Dans l’immédiat, afin d’endiguer cette double-tendance, plusieurs mesures concrètes simples pourraient être envisagées à court terme :

 Autoriser la publication du rapport de visite dès son adoption par le Comité européen de prévention de la torture, que ce dernier a effectué au mois novembre 2015, avant même que les autorités françaises ne présentent leurs observations en réponse,

 Généraliser les visites effectives de parlementaires dans les établissements importants, accompagnés de journalistes, comme la législation le permet dorénavant, et les systématiser pour les prisons qui dépassent un taux d’occupation de 150 %,

 Accélérer les affectations vers les établissements qui disposent de places disponibles,

 Pour les maisons d’arrêt dépassant un taux d’occupation de 200%, prévoir que toute nouvelle admission donne lieu à un transfert ou à une libération aménagée selon une liste de détenus établie conjointement et mensuellement par le Procureur de la République et le Chef d’établissement, après information de la commission d’application des peines,

 Renforcer en urgence les moyens des services de probation et alléger les tâches administratives confiées à ses agents,

 Doter toutes les juridictions de l’accès au logiciel leur permettant de connaître en temps réel l’état des effectifs dans les établissements de leur région.

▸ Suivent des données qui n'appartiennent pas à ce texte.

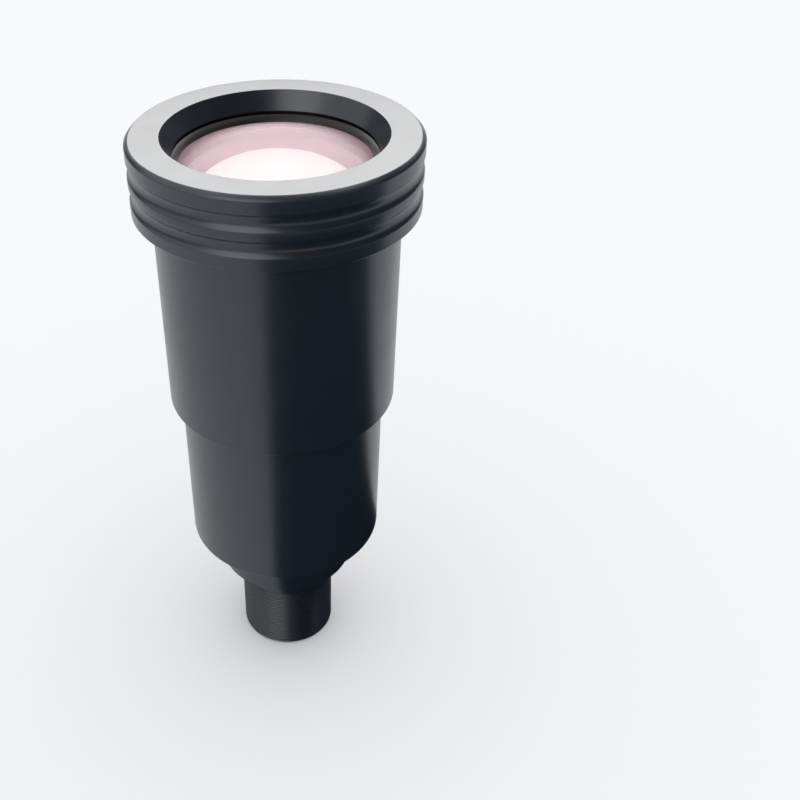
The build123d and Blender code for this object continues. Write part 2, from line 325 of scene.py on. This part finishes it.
@dataclass(frozen=True)
class Glow:
    """Lit cloth of a softbox, or with no strength a black studio flag."""

    name: str
    strength: float
    fade_from: float = 0.0
    fade_to: float = 0.0
    colour: str = "#ffffff"

    def build(self) -> bpy.types.Material:
        """Make the material.

        Returns:
            The material.
        """
        material, tree, output = blank_material(self.name)
        shader = add_node(
            tree, "ShaderNodeEmission", {"Color": linear(self.colour), "Strength": self.strength}
        )
        if self.fade_to > self.fade_from:
            # The cloth is dimmer toward its lower edge, which is farthest from the lamp in it.
            place = add_node(tree, "ShaderNodeTexCoord")
            split = add_node(
                tree, "ShaderNodeSeparateXYZ", links={"Vector": place.outputs["Generated"]}
            )
            fade = add_node(
                tree, "ShaderNodeMapRange",
                {"From Min": self.fade_from, "From Max": self.fade_to, "To Max": self.strength},
                {"Value": split.outputs["Y"]}, interpolation_type="SMOOTHSTEP",
            )
            tree.links.new(fade.outputs["Result"], shader.inputs["Strength"])
        tree.links.new(shader.outputs["Emission"], output.inputs["Surface"])
        return material


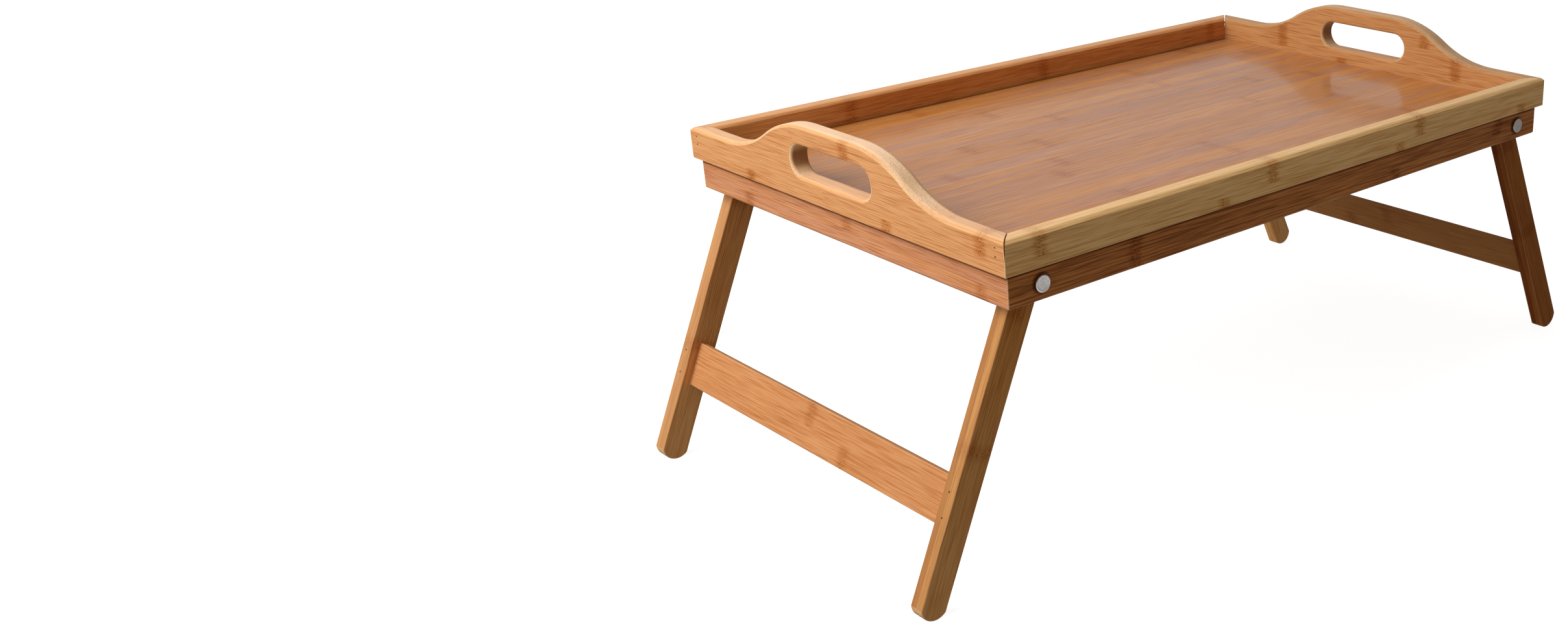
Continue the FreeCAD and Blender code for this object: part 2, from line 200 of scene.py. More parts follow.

Ce n’est qu’à ce prix que la France démontrera rapidement sa capacité à respecter dans ses prisons, et ce quelques soient les circonstances, les dispositions des articles 2 et 3 de la CESDH (droit à la vie et prohibition des traitements inhumains et dégradants), lesquels ne peuvent et ne font pas l’objet de la dérogation provisoire liée à l’état d’urgence. Car déroger, ce n’est certainement pas se mettre à l’abri d’un constat de violation.